Method 3: Customizing the Colormap

Customizing the colormap of the heatmap can help in emphasizing certain ranges of correlation. The cmap parameter of the heatmap function allows for specification of a custom colormap. There are many predefined colormaps available in Matplotlib that can be used or one can create a custom colormap.

Here’s an example:

sns.heatmap(data, cmap='coolwarm', annot=True)
plt.show()

The output here is an annotated heatmap with a ‘coolwarm’ colormap applied, visually distinguishing high (warm) and low (cool) correlation values.

This snippet shows how to apply a different color scheme – ‘coolwarm’ in this instance – which provides a visual gradient from cool (blue) colors indicating negative correlation to warm (red) colors representing positive correlation. The cmap parameter is responsible for this change, which enhances visual interpretation.

Method 4: Heatmap with a Mask for Upper/Lower Triangle

Since correlation matrices are symmetrical, plotting the entire matrix can be redundant. To create a cleaner visualization, a mask can be applied to the heatmap to show only the upper or lower triangle. The numpy library can be used to generate such a mask, and it then can be passed to the heatmap function through the mask parameter.

Here’s an example:

import numpy as np

mask = np.triu(np.ones_like(data, dtype=bool))
sns.heatmap(data, mask=mask, cmap='viridis', annot=True)
plt.show()

The resulting visualization is a heatmap displaying only the upper triangle of the correlation matrix, making it easier to read and interpret.

In this example, the np.triu (triangle-upper) function creates a boolean mask for the upper triangle of the matrix. The mask is then used as an input to the mask argument of Seaborn’s heatmap function, effectively hiding the lower triangle. The ‘viridis’ colormap is also used, known for its bright, uniform colors.

Bonus One-Liner Method 5: Heatmap with Pivot Tables

For datasets that do not exist as a ready-to-use correlation matrix, one can use the combination of pandas pivot_table and Seaborn heatmap functions to plot a correlation matrix based on categorical variable relationships. This is a concise one-liner that performs the pivot operation and directly feeds the result to the heatmap function.

Here’s an example:

sns.heatmap(df.pivot_table(index='category1', columns='category2', values='numerical_value').corr(), annot=True)
plt.show()

This snippet produces a heatmap depicting the correlation of aggregated numerical values across two different categorical variables.

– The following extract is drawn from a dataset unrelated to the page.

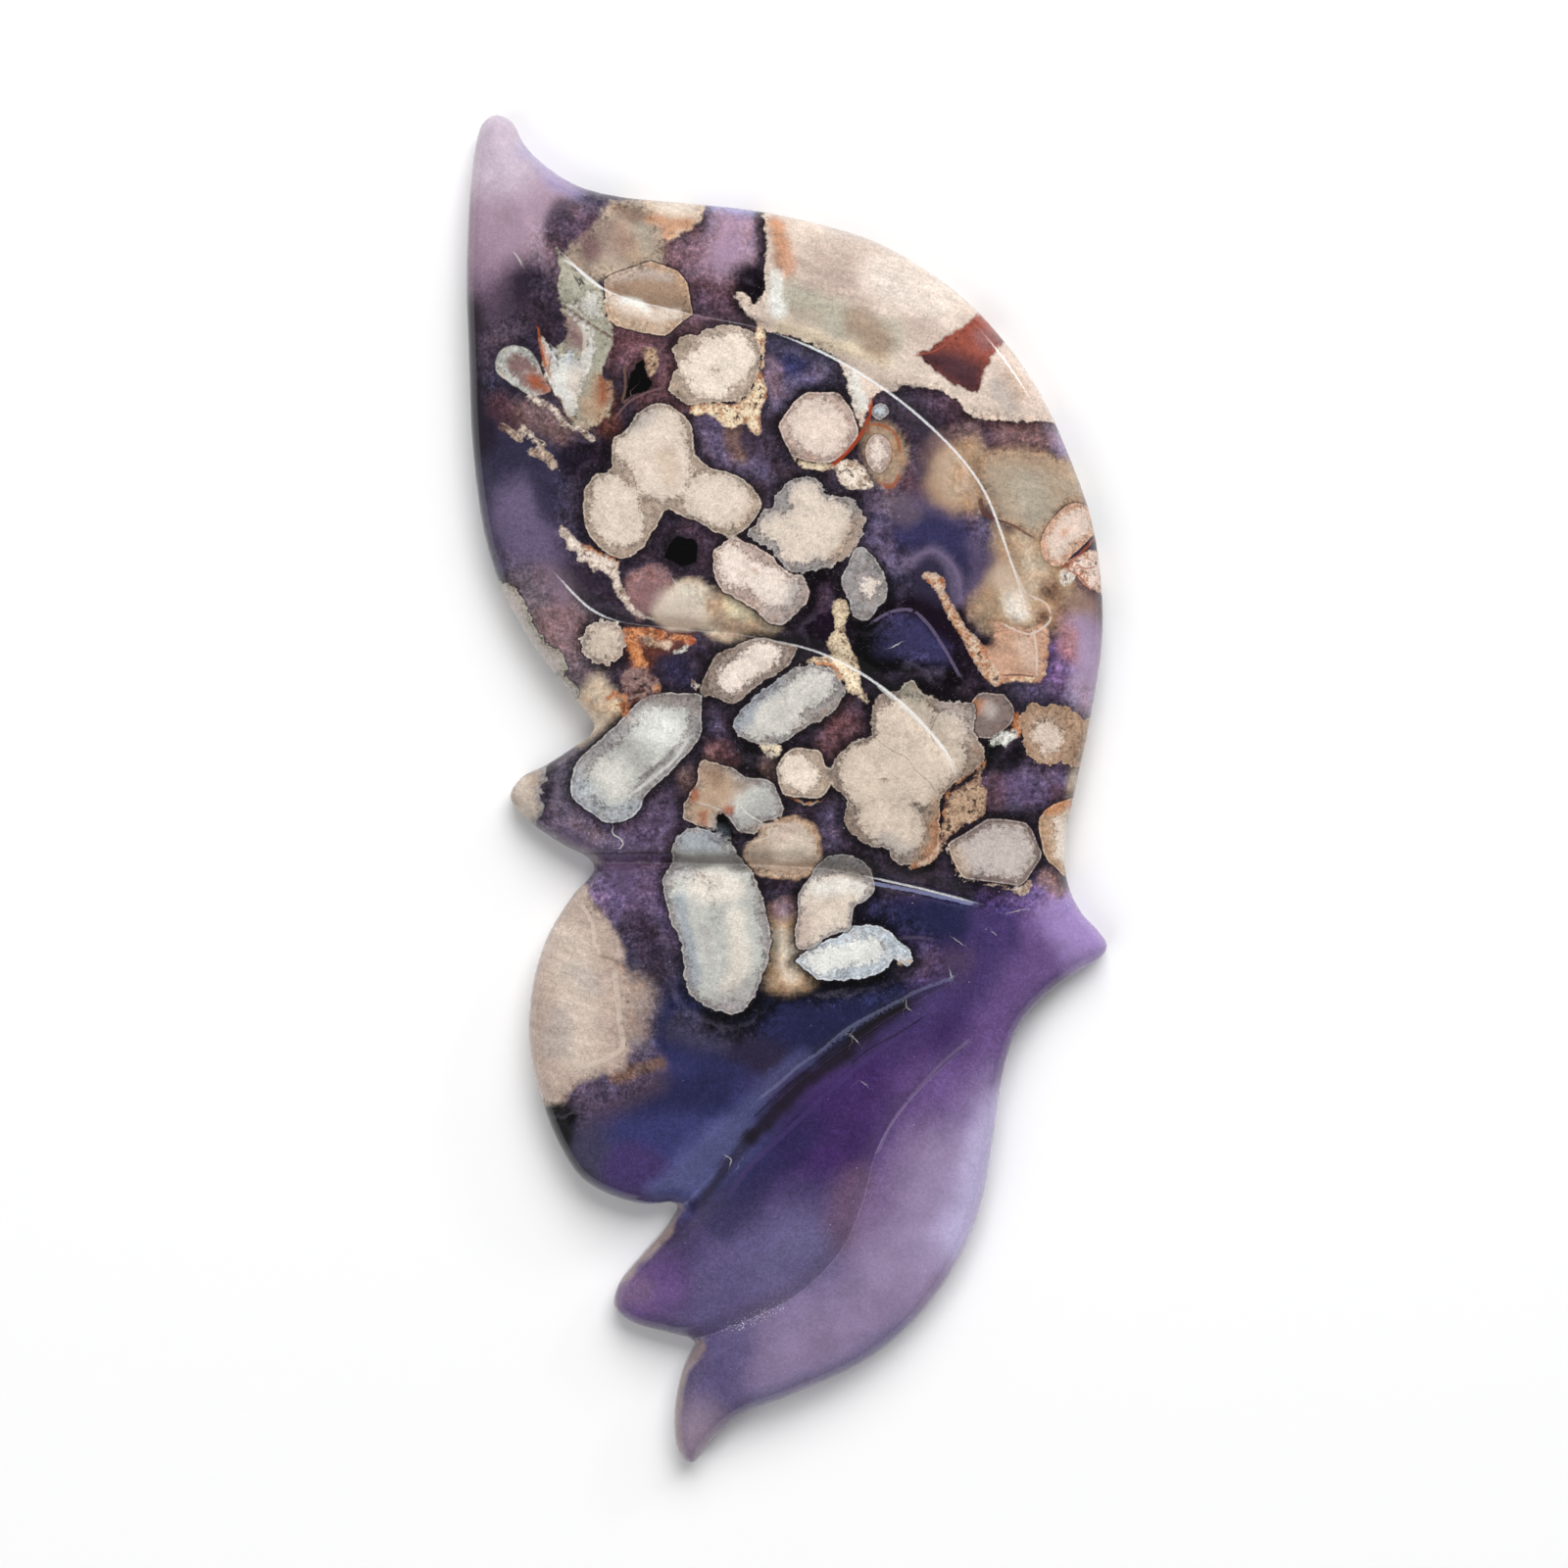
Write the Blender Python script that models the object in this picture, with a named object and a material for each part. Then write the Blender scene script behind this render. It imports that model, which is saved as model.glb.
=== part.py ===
"""Butterfly wing carved in one piece from polished agate.

The wing lies on its flat back with the carved face up. Its outline is drawn in the
XY plane, long way along Y, and the origin is the middle of the outline's box on the
surface that the wing lies on. The front edge is rounded over, the face is slightly
domed, and five carved lines part the forewing, its veins, the hindwing and the tail.
"""

import math
from dataclasses import dataclass

import bmesh
import bpy
import numpy as np
from mathutils import Vector
from mathutils.geometry import delaunay_2d_cdt

MM = 0.001

# Driving dimensions of the section
RIM_HEIGHT = 5.2 * MM
DOME_RISE = 1.3 * MM
DOME_REACH = 14.0 * MM
FRONT_ROUND = 1.9 * MM
BACK_ROUND = 0.6 * MM
TIP_THINNING = 1.1 * MM
TIP_REACH = 10.0 * MM

# A carved line's flank falls as its distance from the lip to this power
FLANK_POWER = 1.5

# How finely the outline and the carved lines are stepped
LONGEST_STEP = 1.4 * MM
TURN_PER_STEP = math.radians(14.0)
FRONT_ROUND_STEPS = 4
BACK_ROUND_STEPS = 2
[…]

This method pivots the DataFrame according to categorical variables, then calculates the correlation of the aggregated numeric values. The result is passed directly into the sns.heatmap function. It’s a powerful one-liner for quick exploratory data analysis when working with categorical and numerical data combinations.

Summary/Discussion

  • Method 1: Basic heatmap. Simplest implementation. Limited information.
  • Method 2: Annotated heatmap. More informative with precise values. Dense if the matrix is large.
  • Method 3: Custom colormap. Visually appealing and distinguishable. Requires color scheme understanding.
  • Method 4: Masked heatmap. Reduces redundancy by masking half. Information is halved yet comprehensive.
  • Method 5: Pivot table heatmap. Excellent for categorical data. Can be complex and less intuitive.